The models "do show an increase in the occurrence of the combination of high CAPE and high low-level shear which has been identified as a potential indicator of tornadic storms," Diffenbaugh said. "But it is important to keep in mind that we are not resolving tornadoes."

The biggest increase in the conditions conducive for severe thunderstorms occurs in the spring season and the greatest agreement among the models studied is also found during the spring, the researchers note.

"The really interesting science result is that (the increase thunderstorm conditions) ties into that one season," Harold Brooks, a meteorologist and expert on climate change and severe storms at the National Oceanic and Atmospheric Administration's National Severe Storms Laboratory in Norman, Okla., told NBC News. 

Prior research may have missed the springtime uptick in storm conditions because they looked at the whole year instead of seasons, added Brooks, who was not involved with the new research.

Will the storms form?
One caveat, Brooks noted, is that even though the conditions conducive for severe thunderstorms increase in the spring as the climate warms, "there may be a lot of these environments in which a storm just never forms."

Other research, he said, has overestimated the frequency of thunderstorms in southern Texas, which is one of the regions the new study indicates will see a surge in springtime thunderstorm activity, simply because the storms never appeared even though conditions were ripe.

"If you could ever get a storm to develop in that environment, it would be a violent severe storm," Brooks said. "Things just don't initiate."

Another issue, he added, is placing the 25 to 30 percent increase in thunderstorm conditions predicted by the new research into context with natural variability, which can swing wildly.

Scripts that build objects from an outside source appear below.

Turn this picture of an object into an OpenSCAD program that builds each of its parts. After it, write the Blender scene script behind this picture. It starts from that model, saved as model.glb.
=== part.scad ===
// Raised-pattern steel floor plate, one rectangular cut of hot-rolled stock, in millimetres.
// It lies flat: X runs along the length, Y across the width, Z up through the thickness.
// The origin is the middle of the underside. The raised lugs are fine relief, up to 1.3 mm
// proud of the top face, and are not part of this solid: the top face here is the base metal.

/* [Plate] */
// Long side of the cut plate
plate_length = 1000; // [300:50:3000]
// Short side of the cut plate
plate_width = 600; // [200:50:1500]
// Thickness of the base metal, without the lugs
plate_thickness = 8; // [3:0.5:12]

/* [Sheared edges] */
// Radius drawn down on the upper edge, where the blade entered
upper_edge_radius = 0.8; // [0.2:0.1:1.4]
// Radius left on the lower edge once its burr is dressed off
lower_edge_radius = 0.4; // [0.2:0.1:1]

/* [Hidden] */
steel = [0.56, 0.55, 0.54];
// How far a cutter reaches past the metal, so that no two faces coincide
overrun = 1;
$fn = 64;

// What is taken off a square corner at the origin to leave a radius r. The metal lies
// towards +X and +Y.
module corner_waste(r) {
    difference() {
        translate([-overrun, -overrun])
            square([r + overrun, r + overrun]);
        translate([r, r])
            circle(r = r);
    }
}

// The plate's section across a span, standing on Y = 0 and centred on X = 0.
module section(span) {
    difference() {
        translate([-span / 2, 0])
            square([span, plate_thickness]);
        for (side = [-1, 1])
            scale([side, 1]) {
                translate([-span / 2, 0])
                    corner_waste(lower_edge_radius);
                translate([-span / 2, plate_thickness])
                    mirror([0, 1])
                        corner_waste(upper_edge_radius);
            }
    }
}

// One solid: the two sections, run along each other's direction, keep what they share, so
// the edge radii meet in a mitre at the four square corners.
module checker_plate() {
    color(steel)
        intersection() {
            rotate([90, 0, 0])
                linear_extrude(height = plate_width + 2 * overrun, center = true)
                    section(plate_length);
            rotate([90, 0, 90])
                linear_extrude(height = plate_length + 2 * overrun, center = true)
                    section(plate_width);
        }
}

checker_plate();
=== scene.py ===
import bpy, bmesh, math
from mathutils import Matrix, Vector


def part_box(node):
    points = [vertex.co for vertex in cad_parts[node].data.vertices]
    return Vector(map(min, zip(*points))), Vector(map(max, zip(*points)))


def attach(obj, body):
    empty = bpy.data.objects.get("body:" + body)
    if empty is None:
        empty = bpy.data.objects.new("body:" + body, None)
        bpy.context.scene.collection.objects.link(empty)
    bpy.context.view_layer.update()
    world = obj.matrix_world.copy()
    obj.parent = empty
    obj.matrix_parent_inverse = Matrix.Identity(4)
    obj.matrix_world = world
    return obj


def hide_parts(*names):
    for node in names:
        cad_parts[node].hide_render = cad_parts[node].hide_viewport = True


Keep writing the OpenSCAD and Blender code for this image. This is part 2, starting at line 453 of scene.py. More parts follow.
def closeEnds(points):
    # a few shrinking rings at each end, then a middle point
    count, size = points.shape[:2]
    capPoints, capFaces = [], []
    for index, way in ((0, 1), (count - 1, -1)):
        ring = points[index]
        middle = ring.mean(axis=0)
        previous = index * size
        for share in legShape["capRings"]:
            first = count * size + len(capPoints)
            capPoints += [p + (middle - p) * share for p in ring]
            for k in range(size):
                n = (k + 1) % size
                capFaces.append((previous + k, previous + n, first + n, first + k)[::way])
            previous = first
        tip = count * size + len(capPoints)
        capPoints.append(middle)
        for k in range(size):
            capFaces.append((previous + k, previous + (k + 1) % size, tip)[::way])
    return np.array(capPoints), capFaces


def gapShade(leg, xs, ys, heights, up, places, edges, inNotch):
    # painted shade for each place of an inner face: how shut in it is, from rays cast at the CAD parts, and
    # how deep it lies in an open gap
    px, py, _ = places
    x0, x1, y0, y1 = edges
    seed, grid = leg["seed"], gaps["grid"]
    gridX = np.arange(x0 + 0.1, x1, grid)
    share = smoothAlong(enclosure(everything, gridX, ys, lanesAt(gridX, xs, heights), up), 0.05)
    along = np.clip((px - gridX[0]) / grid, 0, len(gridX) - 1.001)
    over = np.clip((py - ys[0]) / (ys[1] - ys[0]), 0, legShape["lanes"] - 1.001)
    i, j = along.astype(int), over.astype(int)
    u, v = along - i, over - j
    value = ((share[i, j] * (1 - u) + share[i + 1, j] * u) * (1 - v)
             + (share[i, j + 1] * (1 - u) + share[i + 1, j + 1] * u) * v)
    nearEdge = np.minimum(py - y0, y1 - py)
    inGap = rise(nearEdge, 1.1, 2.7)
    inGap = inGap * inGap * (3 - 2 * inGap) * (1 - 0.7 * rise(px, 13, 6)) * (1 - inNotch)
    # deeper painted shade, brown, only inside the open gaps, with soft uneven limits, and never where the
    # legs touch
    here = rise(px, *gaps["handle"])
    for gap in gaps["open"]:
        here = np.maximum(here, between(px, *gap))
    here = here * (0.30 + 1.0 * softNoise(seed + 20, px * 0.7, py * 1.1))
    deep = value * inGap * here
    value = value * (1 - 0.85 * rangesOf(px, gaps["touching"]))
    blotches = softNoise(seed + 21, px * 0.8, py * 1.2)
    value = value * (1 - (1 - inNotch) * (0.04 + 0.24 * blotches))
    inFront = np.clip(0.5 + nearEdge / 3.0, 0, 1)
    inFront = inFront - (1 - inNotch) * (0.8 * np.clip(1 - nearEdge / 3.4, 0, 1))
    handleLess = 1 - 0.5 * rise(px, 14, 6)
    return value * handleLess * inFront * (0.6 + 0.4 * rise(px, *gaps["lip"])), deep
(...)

He noted that in the past three years, records were set for the most and fewest tornadoes in a 12 month period.

"How well do the models capture that current level of variability?" he said. "And then, what is the future level of variability? Does it change or does it stay the same."

Brooks as well as Diffenbaugh's team aim to dig further into these questions. One more area of potential concern from the new study, Brooks added, is the apparent decrease in summertime thunderstorm activity over the central U.S.

"The existence of severe storms in the central part of North America is tied heavily to where people live," he noted. "Because if you get severe storms, the one thing you get out of them is rain and people live where enough rain exists to grow crops."

Should summertime thunderstorm activity drop as indicated by the models, the nation's breadbasket could be dealing with more drought.